Parliamo di automotivazione. Non motivazione: ma automotivazione.
Il primo grande demotivatore è il mito del talento, sempre più diffuso nella nostra società. Credere ciecamente che il nostro destino sia determinato dalle predisposizioni naturali o dai geni conduce alla passività e alla rassegnazione.
L’automotivazione uno se la deve coltivare: inutile andare in cerca di motivatori esterni, che anzi possono essere controproducenti perché vengono vissuti “dalla maggior parte degli esseri umani come una perdita della propria autonomia”.
Anders Ericsson ha dimostrato che la maggior parte dei c.d. geni sono diventati tali per mezzo dell’applicazione, dell’impegno, non perché dotati di un particolare corredo genetico. Si parla delle 10.000 ore di pratica, il minimo per poter acquisire doti da maestro in un determinato campo. Ma la pratica deve essere intenzionale, cioè deve puntare sempre a qualcosa che non si sa fare bene, non adagiarsi sugli allori e indirizzarsi ad attività che si conoscono a menadito. E questo vale nello studio, nello sport, nel lavoro, ovunque.
Trabucchi ci porta ad esempio gli ultramaratoneti. Che mondo! Gente che corre, corre, corre sempre, per giorni, in piano, in montagna, al freddo, nei deserti, in cima alle montagne più alte del mondo, in mezzo alla giungla. La domanda che mi è sorta, e che sorgerà a chiunque leggerà questo libro, è: CHI GLIELO FA FARE?
Perché gli ultramaratoneti non entrano nell’Olimpo degli sportivi ultrapagati. Non li conosce nessuno, se non gli addetti ai lavori. Sono persone normali, che di giorno lavorano in ufficio, in fabbrica, sulle strade, ma che nei weekend si trasformano in iron men e iron women.

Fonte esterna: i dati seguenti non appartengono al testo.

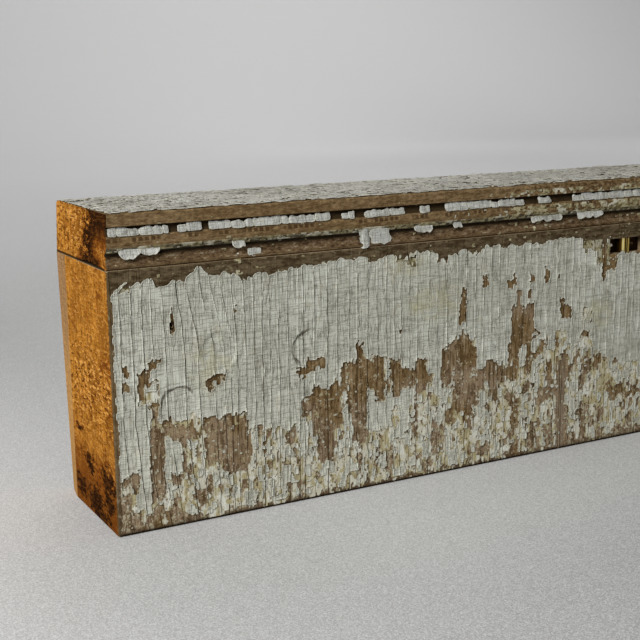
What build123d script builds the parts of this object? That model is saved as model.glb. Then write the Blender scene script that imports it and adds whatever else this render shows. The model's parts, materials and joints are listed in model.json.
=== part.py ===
from build123d import *
import os

# Salvaged painted wood trim: a moulded cap strip on a thick frieze timber, sawn off at both ends,
# with a small brass fitting let into the timber's face.
# Millimetres. X runs along the length, the painted face looks along -Y, and Z is up.
# The origin is at the middle of the base.

# Overall sizes
LENGTH = 914.4
TIMBER_DEPTH = 88.9
TIMBER_HEIGHT = 145.8
CAP_HEIGHT = 29.2
CAP_BACK_INSET = 2.0

# Where the faces lie
LEFT = -LENGTH / 2
FRONT = -TIMBER_DEPTH / 2
BACK = TIMBER_DEPTH / 2
TOP = TIMBER_HEIGHT + CAP_HEIGHT

# The cap's moulded face from the top down, as heights above the base
FILLET_FOOT = 168.4
COVE_FOOT = 163.2
BEAD_FOOT = 156.9
QUIRK_SLOPE = 154.7
QUIRK_HEAD = 154.0
QUIRK_FOOT = 153.0
BAND_HEAD = 152.7
LIP_HEAD = 148.2
LIP_NOSE = 147.2

# The same face, as depths behind the front plane
COVE_DEPTH = 3.0
COVE_MIDDLE_DEPTH = 2.2
COVE_UNDERCUT = 0.7
BEAD_SETBACK = 0.6
BEAD_NOSE_SETBACK = 0.05
QUIRK_SLOPE_DEPTH = 2.0
QUIRK_DEPTH = 3.4
BAND_SETBACK = 1.1
BAND_HOLLOW = 1.7
LIP_SETBACK = 0.5
LIP_NOSE_SETBACK = 0.1
LIP_FOOT_SETBACK = 1.3

# The cap's worn corners, and the lean of its saw cut at the left end
TOP_FRONT_ROUND = 0.9
TOP_BACK_ROUND = 3.2
CAP_END_LEAN = 1.2

# The timber's worn arrises
HEAD_EASE = 0.9
FOOT_FRONT_EASE = 1.6
FOOT_BACK_EASE = 2.4
END_EASE = 0.7

# The back corner of the left end, where the saw cut left a twisted facet
FACET_WIDTH = 16.5
FACET_FALL_TOP = 0.25
FACET_FALL_FOOT = 3.0

# The gap that shows in the joint at the left end, and the point where it runs out
GAP_FRONT = 6.0
GAP_BACK = 47.0
GAP_HEIGHT = 1.5
GAP_REACH = 42.0
GAP_TIP_WIDTH = 20.0
GAP_TIP_HEIGHT = 0.1

# Old nail hole in the face, from the left end and the base
NAIL_HOLE_ALONG = 34.4
NAIL_HOLE_UP = 113.4
NAIL_HOLE_RADIUS = 1.2
NAIL_HOLE_DEPTH = 14.0

# Round hammer dents in the face: distance along, height, and the turn of the deep side
DENT_RADIUS = 10.6
DENT_DEPTH = 0.5
DENT_TILT = 1.1
DENTS = ((118.0, 91.0, 20.0), (37.0, 68.5, -35.0), (61.5, 96.0, 75.0))

# Upright score in the face
SCORE_ALONG = 302.6
SCORE_TOP = 66.0
SCORE_WIDTH = 0.9
SCORE_DEPTH = 1.3

# Drying checks in the cap's top: distance along, distance behind the front plane, and length
CHECK_WIDTH = 1.3
CHECK_DEPTH = 2.6
CHECK_FOOT_SHARE = 0.6
CHECK_FOOT_WIDTH = 0.3
CHECKS = ((131.0, 22.0, 13.0), (199.0, 28.0, 18.0), (267.0, 28.0, 24.0), (305.0, 34.0, 12.0),
          (326.0, 39.0, 15.0), (418.0, 25.0, 22.0), (566.0, 31.0, 30.0), (731.0, 22.0, 20.0))

# The brass fitting and its pocket, from the left end and the base
FITTING_ALONG = 356.0
FITTING_UP = 131.4
POCKET_WIDTH = 30.0
POCKET_HEIGHT = 10.2
POCKET_DEPTH = 7.0
LEAF_WIDTH = 29.0
LEAF_HEIGHT = 9.6
LEAF_THICKNESS = 1.2
BARREL_RADIUS = 4.8
BARREL_RECESS = 0.4
PIN_OFFSET = 9.0
PIN_HEAD_RADIUS = 1.3
PIN_HEAD_RISE = 0.8
PIN_SHANK_RADIUS = 0.6
PIN_LENGTH = 8.0

EPS = 0.5  # how far a cutter runs past the face that it cuts
CLEAR = 10.0  # how far a trimming block stands clear of the piece


def cap_section():
    """The cap's section, in depth behind the front plane and height above the base."""
    cap_depth = TIMBER_DEPTH - CAP_BACK_INSET
    cove_head = (COVE_DEPTH, FILLET_FOOT - COVE_UNDERCUT)
    cove_middle = (COVE_MIDDLE_DEPTH, (FILLET_FOOT + COVE_FOOT) / 2 - COVE_UNDERCUT)
    cove_foot = (BEAD_SETBACK, COVE_FOOT)
    bead_nose = (BEAD_NOSE_SETBACK, (COVE_FOOT + BEAD_FOOT) / 2)
    bead_foot = (BEAD_SETBACK, BEAD_FOOT)
    band_head = (BAND_SETBACK, BAND_HEAD)
    band_middle = (BAND_HOLLOW, (BAND_HEAD + LIP_HEAD) / 2)
    lip_head = (LIP_SETBACK, LIP_HEAD)
    lip_nose = (LIP_NOSE_SETBACK, LIP_NOSE)
    lip_foot = (LIP_FOOT_SETBACK, TIMBER_HEIGHT)
    back_head = (cap_depth, TOP - TOP_BACK_ROUND)
    top_back = (cap_depth - TOP_BACK_ROUND, TOP)
    top_front = (TOP_FRONT_ROUND, TOP)
    fillet_head = (0, TOP - TOP_FRONT_ROUND)
    with BuildSketch() as section:
        with BuildLine():
            RadiusArc(fillet_head, top_front, TOP_FRONT_ROUND)
            Polyline(fillet_head, (0, FILLET_FOOT), cove_head)
            ThreePointArc(cove_head, cove_middle, cove_foot)
            ThreePointArc(cove_foot, bead_nose, bead_foot)
            Polyline(bead_foot, (QUIRK_SLOPE_DEPTH, QUIRK_SLOPE), (QUIRK_DEPTH, QUIRK_HEAD),
                     (QUIRK_DEPTH, QUIRK_FOOT), band_head)
            ThreePointArc(band_head, band_middle, lip_head)
            ThreePointArc(lip_head, lip_nose, lip_foot)
            Polyline(lip_foot, (cap_depth, TIMBER_HEIGHT), back_head)
            RadiusArc(top_back, back_head, TOP_BACK_ROUND)
            Line(top_back, top_front)
        make_face()
    return section.sketch


def lens(width, height):
    """A flat lens, pointed at both ends, lying along its own X."""
    with BuildSketch() as outline:
        with BuildLine():
            ThreePointArc((-width / 2, 0), (0, height / 2), (width / 2, 0))
            ThreePointArc((-width / 2, 0), (0, -height / 2), (width / 2, 0))
        make_face()
    return outline.sketch


def end_gap():
    """The worn hollow under the cap that opens the joint at the left end and runs out along it."""
    middle = FRONT + (GAP_FRONT + GAP_BACK) / 2
    mouth = Plane((LEFT - EPS, middle, TIMBER_HEIGHT), x_dir=(0, 1, 0), z_dir=(1, 0, 0))
    inner = mouth.offset(GAP_REACH)
    return loft([mouth * lens(GAP_BACK - GAP_FRONT, 2 * GAP_HEIGHT),
                 inner * lens(GAP_TIP_WIDTH, 2 * GAP_TIP_HEIGHT)])


def drying_checks():
    """Short pointed cracks along the grain in the cap's top."""
    cutters = []
    for along, behind, length in CHECKS:
        at_top = Plane((LEFT + along, FRONT + behind, TOP + EPS), x_dir=(1, 0, 0), z_dir=(0, 0, -1))
        foot = at_top.offset(CHECK_DEPTH + EPS)
        cutters.append(loft([at_top * lens(length, CHECK_WIDTH),
                             foot * lens(length * CHECK_FOOT_SHARE, CHECK_FOOT_WIDTH)]))
    return cutters


def end_trimmer():
    """Everything to the left of the cap's leaning saw cut."""
    with BuildSketch(Plane.XZ) as outline:
        with BuildLine():
            Polyline((LEFT - CLEAR, TIMBER_HEIGHT - CLEAR), (LEFT, TIMBER_HEIGHT - CLEAR),
                     (LEFT, TIMBER_HEIGHT), (LEFT + CAP_END_LEAN, TOP),
                     (LEFT + CAP_END_LEAN, TOP + CLEAR), (LEFT - CLEAR, TOP + CLEAR), close=True)
        make_face()
    return extrude(outline.sketch, amount=TIMBER_DEPTH, both=True)


def cap_moulding():
    """The moulded strip, run to its section and cut by the saw at both ends."""
    section_plane = Plane((LEFT, FRONT, 0), x_dir=(0, 1, 0), z_dir=(1, 0, 0))
    strip = extrude(section_plane * cap_section(), amount=LENGTH)
    strip -= end_trimmer()
    strip -= end_gap()
    strip -= drying_checks()
    return strip


def facet_cutter():
    """The twisted wedge that the saw took off the back corner of the left end."""
    inner = BACK - FACET_WIDTH

    def wedge(height, fall):
        level = Plane((0, 0, height))
        return level * make_face(Polyline((LEFT - EPS, inner), (LEFT, inner), (LEFT + fall, BACK + EPS),
                                          (LEFT - EPS, BACK + EPS), close=True))

    return loft([wedge(-EPS, FACET_FALL_FOOT), wedge(TIMBER_HEIGHT + EPS, FACET_FALL_TOP)])


def face_plane(along, up, behind=0.0):
    """A plane on the painted face, looking into the timber, at a distance along it and a height."""
    return Plane((LEFT + along, FRONT + behind, up), x_dir=(1, 0, 0), z_dir=(0, 1, 0))


def hammer_dent(along, up, turn):
    """A shallow round dent, deeper on one side, as a hammer's face leaves it."""
    tilted = face_plane(along, up) * Rot(0, 0, turn) * Rot(0, DENT_TILT, 0)
    return tilted * extrude(Circle(DENT_RADIUS), amount=DENT_DEPTH, both=True)


def pin_places():
    """Where the fitting's pins go, along the face."""
    return (FITTING_ALONG - PIN_OFFSET, FITTING_ALONG + PIN_OFFSET)


def leaf_front():
    """How far the brass leaf's front lies behind the painted face."""
    return POCKET_DEPTH - LEAF_THICKNESS


def long_edges(body):
    """The timber's four long edges: foot front, foot back, head front, head back."""
    along = body.edges().filter_by(Axis.X).group_by(Axis.Z)
    return along[0].sort_by(Axis.Y) + along[-1].sort_by(Axis.Y)


def frieze_timber():
    """The thick timber, with its worn arrises, nail hole, dents, score and pocket."""
    body = Box(LENGTH, TIMBER_DEPTH, TIMBER_HEIGHT, align=(Align.CENTER, Align.CENTER, Align.MIN))
    body = fillet(long_edges(body)[0], FOOT_FRONT_EASE)
    body = fillet(body.edges().filter_by(Axis.X).filter_by_position(Axis.Y, BACK, BACK).sort_by(Axis.Z)[0],
                  FOOT_BACK_EASE)
    body = fillet(long_edges(body)[-2:], HEAD_EASE)
    body = chamfer(body.edges().filter_by(Axis.Z).sort_by(Axis.Y)[:2], END_EASE)
    body -= facet_cutter()
    body -= face_plane(NAIL_HOLE_ALONG, NAIL_HOLE_UP, -EPS) * extrude(Circle(NAIL_HOLE_RADIUS),
                                                                     amount=NAIL_HOLE_DEPTH + EPS)
    body -= [hammer_dent(*dent) for dent in DENTS]
    body -= face_plane(SCORE_ALONG, SCORE_TOP / 2 - EPS) * Box(SCORE_WIDTH, SCORE_TOP + EPS, 2 * SCORE_DEPTH)
    body -= face_plane(FITTING_ALONG, FITTING_UP) * Box(POCKET_WIDTH, POCKET_HEIGHT, 2 * POCKET_DEPTH)
    shank_reach = PIN_LENGTH - LEAF_THICKNESS
    for along in pin_places():
        body -= face_plane(along, FITTING_UP, POCKET_DEPTH) * extrude(Circle(PIN_SHANK_RADIUS), amount=shank_reach)
    return body


def brass_fitting():
    """A leaf with a fat upright barrel in the middle and a pin hole on each side."""
    leaf_middle = leaf_front() + LEAF_THICKNESS / 2
    leaf = face_plane(FITTING_ALONG, FITTING_UP, leaf_middle) * Box(LEAF_WIDTH, LEAF_HEIGHT, LEAF_THICKNESS)
    axis_behind = BARREL_RECESS + BARREL_RADIUS
    barrel_foot = Plane((LEFT + FITTING_ALONG, FRONT + axis_behind, FITTING_UP - LEAF_HEIGHT / 2))
    barrel = barrel_foot * extrude(Circle(BARREL_RADIUS), amount=LEAF_HEIGHT)
    behind_leaf = face_plane(FITTING_ALONG, FITTING_UP, POCKET_DEPTH) * Box(
        POCKET_WIDTH, POCKET_HEIGHT, CLEAR, align=(Align.CENTER, Align.CENTER, Align.MIN))
    fitting = leaf + barrel - behind_leaf
    for along in pin_places():
        fitting -= face_plane(along, FITTING_UP) * extrude(Circle(PIN_SHANK_RADIUS), amount=POCKET_DEPTH + EPS)
    return fitting


def round_head_pin():
    """One pin turned with a domed head, its head's underside at the origin and its point at +Z."""
    dome_radius = (PIN_HEAD_RADIUS ** 2 + PIN_HEAD_RISE ** 2) / (2 * PIN_HEAD_RISE)
    crown = (0, -PIN_HEAD_RISE)
    with BuildSketch(Plane.XZ) as half:
        with BuildLine():
            RadiusArc((PIN_HEAD_RADIUS, 0), crown, dome_radius)
            Polyline((PIN_HEAD_RADIUS, 0), (PIN_SHANK_RADIUS, 0), (PIN_SHANK_RADIUS, PIN_LENGTH),
                     (0, PIN_LENGTH), crown)
        make_face()
    return revolve(half.sketch, axis=Axis.Z)


def round_head_pins():
    """The two pins that hold the fitting to the timber."""
    return [face_plane(along, FITTING_UP, leaf_front()) * round_head_pin() for along in pin_places()]


def write_parts():
    """One STEP file for each piece, named after it."""
    os.makedirs("parts", exist_ok=True)
    pieces = {
        "cap_moulding": cap_moulding(),
        "frieze_timber": frieze_timber(),
        "brass_fitting": brass_fitting(),
        "round_head_pins": Compound(children=round_head_pins()),
    }
    for name, shape in pieces.items():
        shape.label = name
        export_step(shape, f"parts/{name}.step")
        print(name, "solids", len(shape.solids()), "volume", round(shape.volume))


write_parts()
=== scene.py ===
import json
import math

import bpy
import numpy as np
from mathutils import Matrix, Vector

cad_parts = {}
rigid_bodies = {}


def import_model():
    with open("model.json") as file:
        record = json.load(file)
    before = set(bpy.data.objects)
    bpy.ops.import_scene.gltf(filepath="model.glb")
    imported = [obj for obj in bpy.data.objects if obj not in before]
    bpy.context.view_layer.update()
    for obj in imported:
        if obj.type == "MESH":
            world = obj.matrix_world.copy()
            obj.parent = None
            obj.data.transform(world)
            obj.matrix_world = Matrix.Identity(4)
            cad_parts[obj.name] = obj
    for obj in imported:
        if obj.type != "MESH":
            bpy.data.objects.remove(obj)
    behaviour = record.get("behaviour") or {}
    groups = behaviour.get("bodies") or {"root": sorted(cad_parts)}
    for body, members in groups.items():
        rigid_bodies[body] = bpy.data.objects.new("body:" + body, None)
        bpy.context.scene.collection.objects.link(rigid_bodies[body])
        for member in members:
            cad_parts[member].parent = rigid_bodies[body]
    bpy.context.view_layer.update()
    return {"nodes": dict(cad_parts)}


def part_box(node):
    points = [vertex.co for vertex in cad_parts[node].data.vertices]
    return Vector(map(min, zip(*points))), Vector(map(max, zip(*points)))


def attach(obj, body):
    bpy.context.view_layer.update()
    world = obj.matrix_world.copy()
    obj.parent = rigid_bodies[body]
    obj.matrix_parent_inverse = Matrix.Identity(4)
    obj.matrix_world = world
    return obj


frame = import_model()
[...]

Trabucchi lavora con loro e spesso li accompagna nelle loro avventure. Ha studiato i loro meccanismi di automotivazione e ce li espone, non perché dobbiamo anche noi partire per un ultratrail ma perché l’automotivazione è necessaria in ogni campo: anche nel matrimonio, dico io (visti gli ultimi esempi che mi sono capitati davanti agli occhi… ma sorvoliamo).
E allora:
– no all’atteggiamento del bastone e della carota da parte dei dirigenti di un’azienda. L’atteggiamento prescrittivo produce buoni esecutori, non buoni lavoratori.
– sì alla manutenzione delle relazioni all’interno del gruppo (di lavoro o di sport).
– sì all’autonomia.
E ora, un estratto che troverei utile in molte delle aziende in cui ho lavorato:
Il primo accorgimento sta nell’essere disposti a investire tempo ed energie per stare insieme e conoscere a fondo i membri della squadra. Siamo governati dal falso assunto che le buone relazioni si trovano e non si costruiscono (…). Perciò tendiamo a sottovalutare l’importanza di investire nei rapporti. In realtà è molto più facile ed economico cambiare le relazioni piuttosto che le persone.
Entrare in sintonia con le motivazioni intrinseche altrui, fare sentire le persone capaci, riconoscere le loro competenze e i loro progressi: tutto ciò ha effetti molto più potenti sulla motivazione che non il ricorso agli incentivi o all’autoritarismo.
Però in un contesto quale è il Nordest industriale, la vedo dura. Quegli industriali che si sono fatti da sé, una volta raggiunto l’Olimpo dei benestanti tende a porre dei paletti con i dipendenti. C’è un punto limite oltre il quale la crescita dell’azienda impone questa divisione, credo. Trabucchi: ce lo vedi un Benetton che va a cena con gli operai della fabbrica e si fa raccontare i loro hobby? O che gira tra i cucitrici e chiede cosa cucineranno per cena?